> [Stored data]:
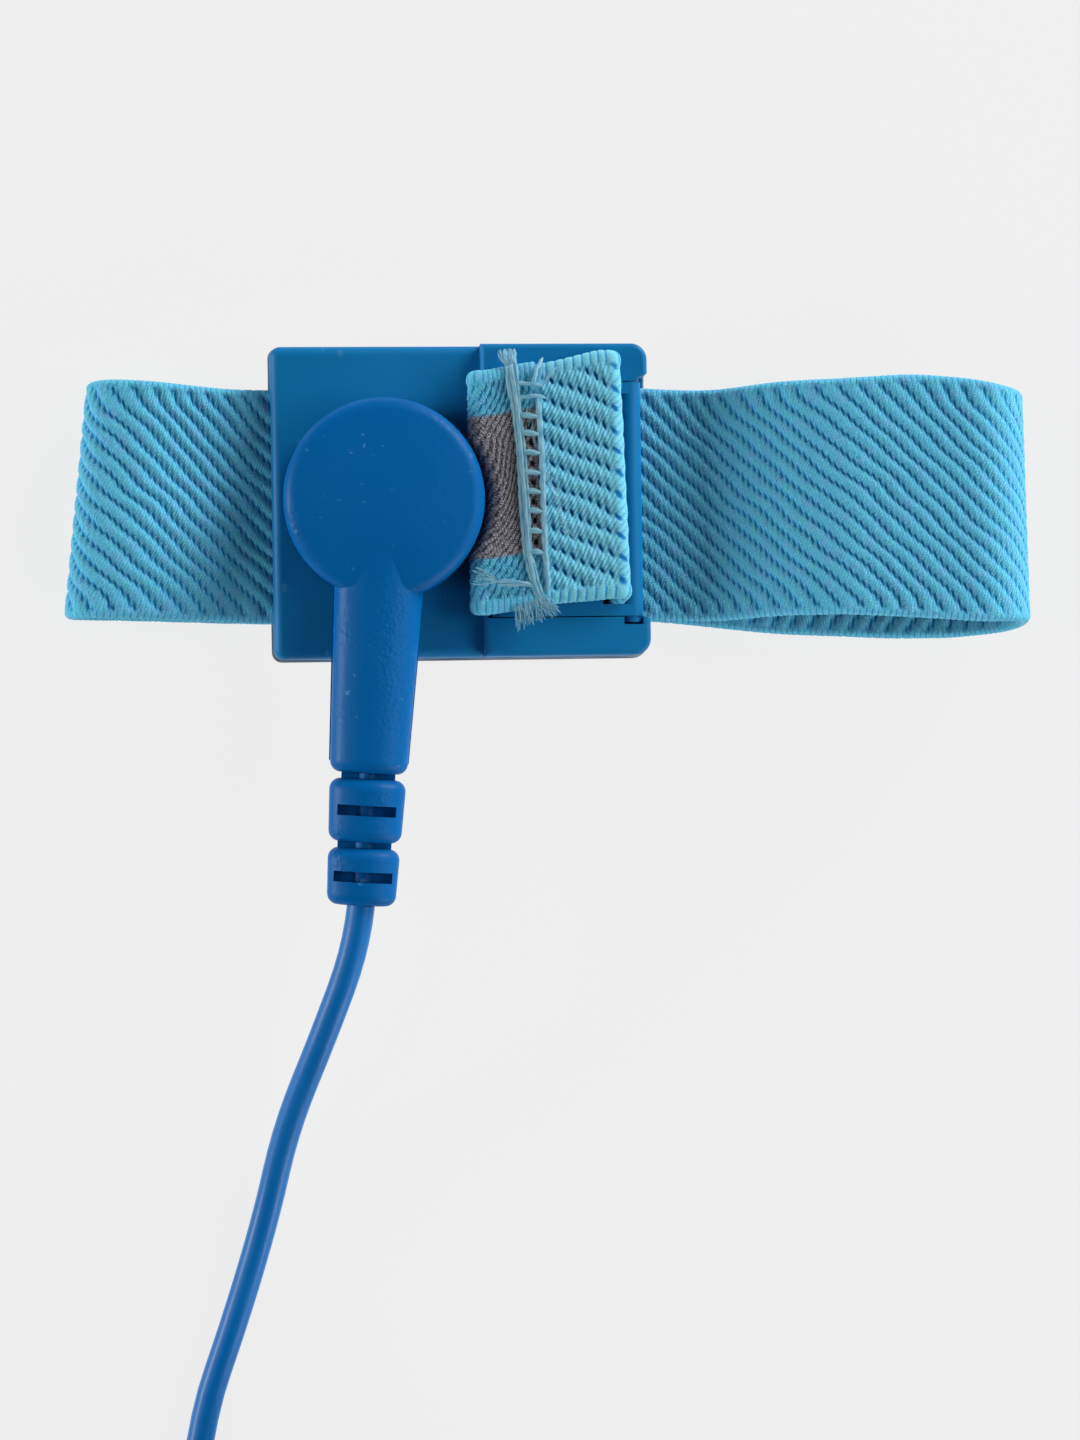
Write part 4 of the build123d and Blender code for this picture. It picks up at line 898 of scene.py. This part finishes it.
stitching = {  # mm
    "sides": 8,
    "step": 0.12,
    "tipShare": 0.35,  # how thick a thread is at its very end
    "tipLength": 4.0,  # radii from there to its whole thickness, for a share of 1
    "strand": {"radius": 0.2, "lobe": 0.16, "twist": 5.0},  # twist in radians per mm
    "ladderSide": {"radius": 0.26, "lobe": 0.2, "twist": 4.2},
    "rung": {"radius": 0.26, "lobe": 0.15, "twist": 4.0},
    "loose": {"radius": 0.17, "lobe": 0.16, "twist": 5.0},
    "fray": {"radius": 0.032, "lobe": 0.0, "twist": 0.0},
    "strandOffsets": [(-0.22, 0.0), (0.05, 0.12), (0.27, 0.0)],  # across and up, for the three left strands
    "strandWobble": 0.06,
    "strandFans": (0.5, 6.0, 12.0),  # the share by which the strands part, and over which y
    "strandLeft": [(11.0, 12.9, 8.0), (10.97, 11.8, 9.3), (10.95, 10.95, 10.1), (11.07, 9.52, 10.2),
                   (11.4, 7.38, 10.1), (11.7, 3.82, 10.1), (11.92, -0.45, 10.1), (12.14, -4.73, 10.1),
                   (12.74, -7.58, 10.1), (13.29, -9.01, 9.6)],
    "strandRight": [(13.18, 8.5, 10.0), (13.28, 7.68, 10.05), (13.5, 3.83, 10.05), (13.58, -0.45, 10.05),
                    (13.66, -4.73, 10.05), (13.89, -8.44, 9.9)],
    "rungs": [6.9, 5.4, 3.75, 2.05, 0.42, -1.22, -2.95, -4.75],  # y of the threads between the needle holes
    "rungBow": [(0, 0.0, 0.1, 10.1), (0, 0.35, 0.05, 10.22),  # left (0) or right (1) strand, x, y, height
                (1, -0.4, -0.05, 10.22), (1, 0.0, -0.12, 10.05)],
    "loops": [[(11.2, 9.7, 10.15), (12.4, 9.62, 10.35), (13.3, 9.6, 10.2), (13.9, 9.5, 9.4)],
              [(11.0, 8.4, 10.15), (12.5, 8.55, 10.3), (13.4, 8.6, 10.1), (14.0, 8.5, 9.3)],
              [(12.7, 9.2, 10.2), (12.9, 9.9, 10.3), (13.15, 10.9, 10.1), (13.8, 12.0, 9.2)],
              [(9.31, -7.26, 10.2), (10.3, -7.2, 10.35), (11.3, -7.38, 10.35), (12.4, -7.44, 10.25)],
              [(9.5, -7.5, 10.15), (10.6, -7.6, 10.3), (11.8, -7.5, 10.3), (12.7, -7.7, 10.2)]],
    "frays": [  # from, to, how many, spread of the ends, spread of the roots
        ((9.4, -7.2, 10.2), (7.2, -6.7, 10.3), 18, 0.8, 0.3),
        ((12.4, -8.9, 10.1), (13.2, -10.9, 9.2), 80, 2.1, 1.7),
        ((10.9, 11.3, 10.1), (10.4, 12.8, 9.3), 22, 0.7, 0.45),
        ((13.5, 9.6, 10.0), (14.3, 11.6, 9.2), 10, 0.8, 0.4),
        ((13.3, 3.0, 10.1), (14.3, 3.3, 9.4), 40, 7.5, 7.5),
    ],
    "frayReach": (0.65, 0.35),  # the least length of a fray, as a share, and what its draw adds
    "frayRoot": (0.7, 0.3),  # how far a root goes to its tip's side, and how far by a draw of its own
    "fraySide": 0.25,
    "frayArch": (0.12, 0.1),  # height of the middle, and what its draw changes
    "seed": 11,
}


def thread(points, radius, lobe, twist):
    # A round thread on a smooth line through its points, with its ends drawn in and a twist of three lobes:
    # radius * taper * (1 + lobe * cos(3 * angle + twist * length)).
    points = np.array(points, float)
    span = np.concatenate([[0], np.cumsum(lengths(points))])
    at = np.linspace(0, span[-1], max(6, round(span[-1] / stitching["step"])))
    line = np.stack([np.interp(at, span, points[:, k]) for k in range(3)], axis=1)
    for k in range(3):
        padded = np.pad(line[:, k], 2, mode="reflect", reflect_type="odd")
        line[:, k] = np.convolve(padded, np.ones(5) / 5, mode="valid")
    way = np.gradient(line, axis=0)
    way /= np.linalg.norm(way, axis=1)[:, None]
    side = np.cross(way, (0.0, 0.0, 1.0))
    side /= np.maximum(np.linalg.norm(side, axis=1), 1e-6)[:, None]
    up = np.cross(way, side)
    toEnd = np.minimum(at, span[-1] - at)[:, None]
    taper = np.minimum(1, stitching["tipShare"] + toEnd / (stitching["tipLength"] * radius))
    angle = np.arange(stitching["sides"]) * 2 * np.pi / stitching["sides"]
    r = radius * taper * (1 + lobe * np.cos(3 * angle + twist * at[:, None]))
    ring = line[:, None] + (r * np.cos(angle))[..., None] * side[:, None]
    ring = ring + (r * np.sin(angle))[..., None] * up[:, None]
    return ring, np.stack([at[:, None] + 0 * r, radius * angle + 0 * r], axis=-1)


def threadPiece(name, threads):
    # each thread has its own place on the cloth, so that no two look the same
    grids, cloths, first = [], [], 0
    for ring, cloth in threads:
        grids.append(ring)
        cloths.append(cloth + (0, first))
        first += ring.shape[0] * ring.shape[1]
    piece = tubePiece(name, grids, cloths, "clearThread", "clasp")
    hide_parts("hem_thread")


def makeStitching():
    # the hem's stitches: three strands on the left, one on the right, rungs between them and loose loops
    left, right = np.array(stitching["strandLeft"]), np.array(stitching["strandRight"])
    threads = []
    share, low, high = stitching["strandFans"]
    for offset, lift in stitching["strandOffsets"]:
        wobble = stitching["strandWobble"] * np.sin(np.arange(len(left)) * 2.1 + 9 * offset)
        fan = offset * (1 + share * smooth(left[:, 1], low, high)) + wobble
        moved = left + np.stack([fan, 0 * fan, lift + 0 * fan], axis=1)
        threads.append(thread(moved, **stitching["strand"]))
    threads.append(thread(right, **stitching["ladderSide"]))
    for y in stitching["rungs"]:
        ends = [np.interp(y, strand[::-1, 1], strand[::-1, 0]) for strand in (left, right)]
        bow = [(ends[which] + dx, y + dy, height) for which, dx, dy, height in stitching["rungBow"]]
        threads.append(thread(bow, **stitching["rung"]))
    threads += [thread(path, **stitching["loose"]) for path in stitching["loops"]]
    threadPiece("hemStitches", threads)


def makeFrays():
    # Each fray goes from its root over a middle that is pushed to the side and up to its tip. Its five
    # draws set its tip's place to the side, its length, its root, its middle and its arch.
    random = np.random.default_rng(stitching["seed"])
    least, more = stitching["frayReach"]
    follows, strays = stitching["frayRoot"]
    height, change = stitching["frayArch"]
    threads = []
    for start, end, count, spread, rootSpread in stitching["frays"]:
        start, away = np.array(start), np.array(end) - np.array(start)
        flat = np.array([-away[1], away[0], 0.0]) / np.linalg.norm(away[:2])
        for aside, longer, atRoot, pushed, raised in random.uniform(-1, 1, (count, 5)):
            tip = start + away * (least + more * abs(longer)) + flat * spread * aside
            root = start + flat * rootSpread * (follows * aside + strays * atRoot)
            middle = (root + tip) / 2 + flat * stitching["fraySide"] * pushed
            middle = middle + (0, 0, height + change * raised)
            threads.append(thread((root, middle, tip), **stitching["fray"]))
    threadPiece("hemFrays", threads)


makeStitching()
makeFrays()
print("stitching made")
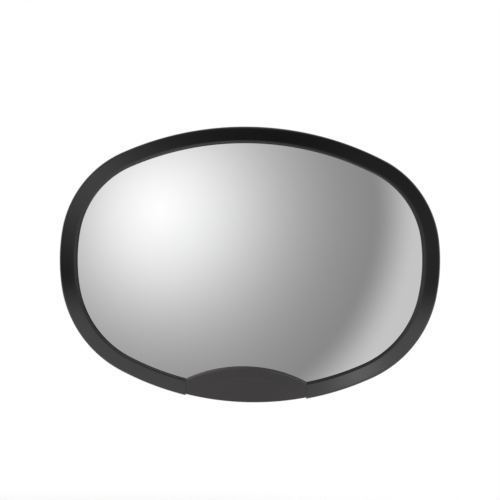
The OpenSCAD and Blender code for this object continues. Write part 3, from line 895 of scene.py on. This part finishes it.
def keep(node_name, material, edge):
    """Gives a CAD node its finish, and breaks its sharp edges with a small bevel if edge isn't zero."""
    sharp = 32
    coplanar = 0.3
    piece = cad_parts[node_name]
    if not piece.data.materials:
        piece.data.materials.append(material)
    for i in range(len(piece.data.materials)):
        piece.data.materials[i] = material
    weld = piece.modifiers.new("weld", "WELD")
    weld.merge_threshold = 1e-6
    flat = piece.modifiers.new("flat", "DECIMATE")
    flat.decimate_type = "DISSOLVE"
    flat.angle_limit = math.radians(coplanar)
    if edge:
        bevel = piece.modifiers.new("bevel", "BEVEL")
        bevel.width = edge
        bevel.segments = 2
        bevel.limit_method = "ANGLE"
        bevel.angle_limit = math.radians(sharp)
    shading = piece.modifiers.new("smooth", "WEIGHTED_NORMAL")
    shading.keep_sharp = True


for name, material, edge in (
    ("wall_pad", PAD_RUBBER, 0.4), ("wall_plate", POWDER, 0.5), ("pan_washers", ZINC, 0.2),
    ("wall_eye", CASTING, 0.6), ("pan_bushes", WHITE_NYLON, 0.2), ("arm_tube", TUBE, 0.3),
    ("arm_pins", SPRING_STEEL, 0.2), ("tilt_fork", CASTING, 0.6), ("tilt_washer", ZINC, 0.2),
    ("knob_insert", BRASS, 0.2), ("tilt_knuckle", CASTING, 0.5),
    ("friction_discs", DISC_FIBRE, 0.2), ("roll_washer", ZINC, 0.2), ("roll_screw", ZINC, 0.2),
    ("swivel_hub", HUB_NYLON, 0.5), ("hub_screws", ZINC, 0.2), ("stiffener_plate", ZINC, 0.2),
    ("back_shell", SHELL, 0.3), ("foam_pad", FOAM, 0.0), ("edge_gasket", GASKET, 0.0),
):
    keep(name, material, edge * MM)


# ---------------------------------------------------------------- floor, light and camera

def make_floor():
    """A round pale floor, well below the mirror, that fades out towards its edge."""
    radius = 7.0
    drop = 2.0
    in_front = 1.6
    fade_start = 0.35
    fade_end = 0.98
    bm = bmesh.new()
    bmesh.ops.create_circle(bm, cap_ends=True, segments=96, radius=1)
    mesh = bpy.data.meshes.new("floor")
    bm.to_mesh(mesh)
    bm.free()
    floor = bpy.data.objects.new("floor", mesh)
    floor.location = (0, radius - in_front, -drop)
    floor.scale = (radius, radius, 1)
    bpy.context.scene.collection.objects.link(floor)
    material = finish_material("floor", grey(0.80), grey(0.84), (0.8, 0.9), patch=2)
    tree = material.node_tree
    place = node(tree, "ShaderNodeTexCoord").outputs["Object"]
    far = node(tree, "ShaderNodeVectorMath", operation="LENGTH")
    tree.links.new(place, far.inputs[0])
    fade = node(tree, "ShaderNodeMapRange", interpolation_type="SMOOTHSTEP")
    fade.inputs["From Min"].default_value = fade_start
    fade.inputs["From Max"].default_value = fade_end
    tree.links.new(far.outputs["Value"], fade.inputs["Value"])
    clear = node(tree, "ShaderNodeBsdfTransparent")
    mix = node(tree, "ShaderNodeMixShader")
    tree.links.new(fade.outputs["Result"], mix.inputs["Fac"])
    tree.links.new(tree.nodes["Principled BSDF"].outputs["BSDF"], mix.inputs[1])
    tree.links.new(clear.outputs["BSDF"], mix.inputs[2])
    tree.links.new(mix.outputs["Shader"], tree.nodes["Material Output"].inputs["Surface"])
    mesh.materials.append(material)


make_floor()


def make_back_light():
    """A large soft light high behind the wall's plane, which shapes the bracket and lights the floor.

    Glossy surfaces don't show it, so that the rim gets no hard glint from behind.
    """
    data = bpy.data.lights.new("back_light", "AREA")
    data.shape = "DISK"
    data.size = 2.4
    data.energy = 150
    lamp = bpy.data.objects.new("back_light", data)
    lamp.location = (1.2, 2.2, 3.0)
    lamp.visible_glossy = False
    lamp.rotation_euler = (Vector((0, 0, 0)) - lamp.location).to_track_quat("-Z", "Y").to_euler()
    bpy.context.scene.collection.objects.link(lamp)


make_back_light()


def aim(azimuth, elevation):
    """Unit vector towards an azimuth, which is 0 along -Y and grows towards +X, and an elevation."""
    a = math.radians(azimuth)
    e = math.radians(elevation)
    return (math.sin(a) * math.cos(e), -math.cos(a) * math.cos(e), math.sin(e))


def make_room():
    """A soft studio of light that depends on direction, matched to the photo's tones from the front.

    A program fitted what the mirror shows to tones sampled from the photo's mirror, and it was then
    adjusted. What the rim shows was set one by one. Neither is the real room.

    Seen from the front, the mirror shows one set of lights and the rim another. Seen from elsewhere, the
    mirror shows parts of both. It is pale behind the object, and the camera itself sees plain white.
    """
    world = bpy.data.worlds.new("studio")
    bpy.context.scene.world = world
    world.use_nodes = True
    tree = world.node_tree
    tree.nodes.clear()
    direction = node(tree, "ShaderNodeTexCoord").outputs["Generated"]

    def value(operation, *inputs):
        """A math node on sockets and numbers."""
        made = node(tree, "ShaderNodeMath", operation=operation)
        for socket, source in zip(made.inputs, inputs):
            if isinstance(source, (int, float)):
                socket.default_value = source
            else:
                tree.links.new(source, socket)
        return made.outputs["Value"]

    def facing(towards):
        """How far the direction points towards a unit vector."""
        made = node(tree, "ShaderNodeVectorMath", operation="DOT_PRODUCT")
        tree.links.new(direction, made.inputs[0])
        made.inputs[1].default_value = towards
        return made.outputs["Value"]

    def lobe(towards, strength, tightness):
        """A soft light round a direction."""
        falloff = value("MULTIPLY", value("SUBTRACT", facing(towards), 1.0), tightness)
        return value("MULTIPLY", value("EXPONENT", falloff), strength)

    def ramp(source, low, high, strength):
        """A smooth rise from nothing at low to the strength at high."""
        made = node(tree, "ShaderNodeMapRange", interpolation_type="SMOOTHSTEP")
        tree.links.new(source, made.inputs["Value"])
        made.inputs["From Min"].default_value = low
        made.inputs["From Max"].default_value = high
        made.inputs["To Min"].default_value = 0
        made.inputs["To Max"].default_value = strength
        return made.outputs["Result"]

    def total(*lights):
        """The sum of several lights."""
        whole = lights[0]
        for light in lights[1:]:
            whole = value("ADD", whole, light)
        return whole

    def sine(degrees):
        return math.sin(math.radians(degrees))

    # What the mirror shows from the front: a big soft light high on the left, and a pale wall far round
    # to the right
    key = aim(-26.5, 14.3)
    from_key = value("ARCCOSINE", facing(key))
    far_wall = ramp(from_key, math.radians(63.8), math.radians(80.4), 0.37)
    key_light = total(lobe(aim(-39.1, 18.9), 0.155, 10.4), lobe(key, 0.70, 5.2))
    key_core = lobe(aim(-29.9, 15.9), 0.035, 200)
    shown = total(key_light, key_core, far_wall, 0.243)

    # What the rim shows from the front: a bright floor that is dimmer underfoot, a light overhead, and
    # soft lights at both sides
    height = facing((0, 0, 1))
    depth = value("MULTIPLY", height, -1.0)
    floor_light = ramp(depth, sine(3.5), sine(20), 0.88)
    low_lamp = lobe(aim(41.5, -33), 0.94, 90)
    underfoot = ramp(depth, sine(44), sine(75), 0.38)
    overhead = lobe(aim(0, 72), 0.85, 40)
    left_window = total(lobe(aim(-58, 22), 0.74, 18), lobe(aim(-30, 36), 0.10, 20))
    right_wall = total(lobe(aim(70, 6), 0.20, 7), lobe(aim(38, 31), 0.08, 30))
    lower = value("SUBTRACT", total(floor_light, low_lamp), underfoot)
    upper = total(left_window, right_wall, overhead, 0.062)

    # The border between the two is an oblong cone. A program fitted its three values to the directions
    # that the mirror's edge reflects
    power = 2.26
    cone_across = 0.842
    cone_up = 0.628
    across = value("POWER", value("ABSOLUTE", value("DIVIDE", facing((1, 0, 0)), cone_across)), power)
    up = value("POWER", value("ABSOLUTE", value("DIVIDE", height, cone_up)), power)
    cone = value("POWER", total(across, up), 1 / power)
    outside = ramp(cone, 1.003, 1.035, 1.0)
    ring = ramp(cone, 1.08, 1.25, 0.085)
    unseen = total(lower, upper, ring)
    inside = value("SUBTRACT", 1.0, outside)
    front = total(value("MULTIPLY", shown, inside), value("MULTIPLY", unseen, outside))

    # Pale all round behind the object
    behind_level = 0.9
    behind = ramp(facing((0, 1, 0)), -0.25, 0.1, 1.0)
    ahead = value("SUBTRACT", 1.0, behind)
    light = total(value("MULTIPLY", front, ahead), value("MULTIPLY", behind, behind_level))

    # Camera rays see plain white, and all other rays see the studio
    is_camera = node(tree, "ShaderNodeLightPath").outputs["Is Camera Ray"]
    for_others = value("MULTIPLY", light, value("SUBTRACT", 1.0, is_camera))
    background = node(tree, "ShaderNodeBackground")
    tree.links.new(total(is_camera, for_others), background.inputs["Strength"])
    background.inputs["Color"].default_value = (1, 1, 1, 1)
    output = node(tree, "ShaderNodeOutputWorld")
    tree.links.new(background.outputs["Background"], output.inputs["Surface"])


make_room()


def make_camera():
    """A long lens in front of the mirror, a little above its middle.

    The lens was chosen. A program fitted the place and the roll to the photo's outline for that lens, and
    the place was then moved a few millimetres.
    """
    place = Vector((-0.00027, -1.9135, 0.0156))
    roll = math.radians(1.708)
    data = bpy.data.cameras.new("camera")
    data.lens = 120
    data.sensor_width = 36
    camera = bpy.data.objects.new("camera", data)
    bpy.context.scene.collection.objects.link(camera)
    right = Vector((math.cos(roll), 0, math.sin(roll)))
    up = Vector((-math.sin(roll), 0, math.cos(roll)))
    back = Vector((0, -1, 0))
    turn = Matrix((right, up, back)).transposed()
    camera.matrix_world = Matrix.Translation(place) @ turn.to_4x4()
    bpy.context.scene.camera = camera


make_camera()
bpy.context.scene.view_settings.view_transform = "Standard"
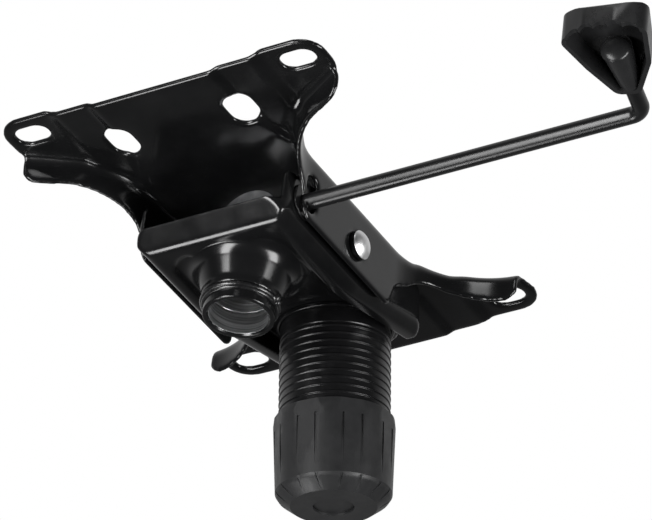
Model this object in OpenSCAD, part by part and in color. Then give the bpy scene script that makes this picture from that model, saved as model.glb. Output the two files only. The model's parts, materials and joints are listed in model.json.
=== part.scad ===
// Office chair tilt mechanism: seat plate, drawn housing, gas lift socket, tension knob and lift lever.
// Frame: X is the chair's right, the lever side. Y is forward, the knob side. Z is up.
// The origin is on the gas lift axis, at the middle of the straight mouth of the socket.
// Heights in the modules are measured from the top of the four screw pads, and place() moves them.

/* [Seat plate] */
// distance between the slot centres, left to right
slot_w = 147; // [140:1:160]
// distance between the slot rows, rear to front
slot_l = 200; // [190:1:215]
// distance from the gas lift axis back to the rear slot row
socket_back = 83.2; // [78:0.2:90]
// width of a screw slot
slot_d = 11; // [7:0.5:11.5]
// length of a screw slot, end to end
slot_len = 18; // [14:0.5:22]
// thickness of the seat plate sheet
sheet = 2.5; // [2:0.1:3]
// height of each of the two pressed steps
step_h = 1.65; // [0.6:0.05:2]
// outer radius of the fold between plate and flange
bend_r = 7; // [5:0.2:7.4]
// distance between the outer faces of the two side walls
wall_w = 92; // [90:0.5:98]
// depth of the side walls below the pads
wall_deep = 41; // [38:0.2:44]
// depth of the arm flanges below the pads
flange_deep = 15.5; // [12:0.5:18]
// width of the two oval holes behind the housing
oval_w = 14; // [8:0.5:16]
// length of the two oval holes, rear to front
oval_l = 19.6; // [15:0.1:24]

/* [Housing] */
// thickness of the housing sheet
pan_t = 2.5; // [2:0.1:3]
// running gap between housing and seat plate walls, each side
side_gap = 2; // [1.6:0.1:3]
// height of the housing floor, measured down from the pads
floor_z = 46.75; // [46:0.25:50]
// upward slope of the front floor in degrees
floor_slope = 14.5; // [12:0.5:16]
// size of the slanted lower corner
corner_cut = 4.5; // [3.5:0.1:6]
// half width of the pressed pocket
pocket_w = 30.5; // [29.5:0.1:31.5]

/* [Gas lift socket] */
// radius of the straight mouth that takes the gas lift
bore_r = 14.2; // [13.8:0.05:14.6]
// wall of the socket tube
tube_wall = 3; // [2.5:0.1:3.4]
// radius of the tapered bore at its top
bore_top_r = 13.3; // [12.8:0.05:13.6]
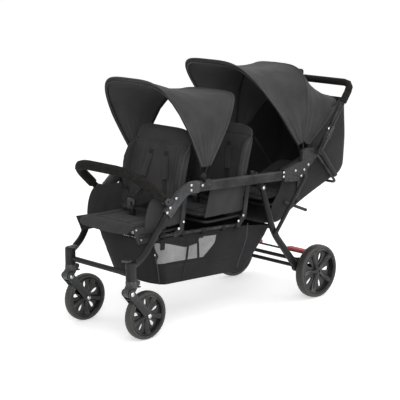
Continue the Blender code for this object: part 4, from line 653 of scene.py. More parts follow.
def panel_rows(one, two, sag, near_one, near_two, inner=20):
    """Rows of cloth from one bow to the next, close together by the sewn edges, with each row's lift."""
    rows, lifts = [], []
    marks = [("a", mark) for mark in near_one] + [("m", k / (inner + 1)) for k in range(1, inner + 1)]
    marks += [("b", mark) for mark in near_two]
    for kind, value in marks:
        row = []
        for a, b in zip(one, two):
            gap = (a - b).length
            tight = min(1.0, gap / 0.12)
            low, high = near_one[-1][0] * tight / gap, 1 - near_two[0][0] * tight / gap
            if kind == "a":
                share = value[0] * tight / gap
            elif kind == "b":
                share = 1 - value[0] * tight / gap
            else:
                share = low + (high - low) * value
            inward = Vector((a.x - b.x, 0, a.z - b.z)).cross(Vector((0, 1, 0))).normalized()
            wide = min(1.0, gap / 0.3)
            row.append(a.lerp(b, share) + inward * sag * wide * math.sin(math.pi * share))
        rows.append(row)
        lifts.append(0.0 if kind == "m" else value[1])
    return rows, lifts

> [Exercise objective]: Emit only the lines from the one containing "The OpenSCAD and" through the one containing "light and camera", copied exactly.

> [Right answer]:
The OpenSCAD and Blender code for this object continues. Write part 3, from line 895 of scene.py on. This part finishes it.
def keep(node_name, material, edge):
    """Gives a CAD node its finish, and breaks its sharp edges with a small bevel if edge isn't zero."""
    sharp = 32
    coplanar = 0.3
    piece = cad_parts[node_name]
    if not piece.data.materials:
        piece.data.materials.append(material)
    for i in range(len(piece.data.materials)):
        piece.data.materials[i] = material
    weld = piece.modifiers.new("weld", "WELD")
    weld.merge_threshold = 1e-6
    flat = piece.modifiers.new("flat", "DECIMATE")
    flat.decimate_type = "DISSOLVE"
    flat.angle_limit = math.radians(coplanar)
    if edge:
        bevel = piece.modifiers.new("bevel", "BEVEL")
        bevel.width = edge
        bevel.segments = 2
        bevel.limit_method = "ANGLE"
        bevel.angle_limit = math.radians(sharp)
    shading = piece.modifiers.new("smooth", "WEIGHTED_NORMAL")
    shading.keep_sharp = True


for name, material, edge in (
    ("wall_pad", PAD_RUBBER, 0.4), ("wall_plate", POWDER, 0.5), ("pan_washers", ZINC, 0.2),
    ("wall_eye", CASTING, 0.6), ("pan_bushes", WHITE_NYLON, 0.2), ("arm_tube", TUBE, 0.3),
    ("arm_pins", SPRING_STEEL, 0.2), ("tilt_fork", CASTING, 0.6), ("tilt_washer", ZINC, 0.2),
    ("knob_insert", BRASS, 0.2), ("tilt_knuckle", CASTING, 0.5),
    ("friction_discs", DISC_FIBRE, 0.2), ("roll_washer", ZINC, 0.2), ("roll_screw", ZINC, 0.2),
    ("swivel_hub", HUB_NYLON, 0.5), ("hub_screws", ZINC, 0.2), ("stiffener_plate", ZINC, 0.2),
    ("back_shell", SHELL, 0.3), ("foam_pad", FOAM, 0.0), ("edge_gasket", GASKET, 0.0),
):
    keep(name, material, edge * MM)


# ---------------------------------------------------------------- floor, light and camera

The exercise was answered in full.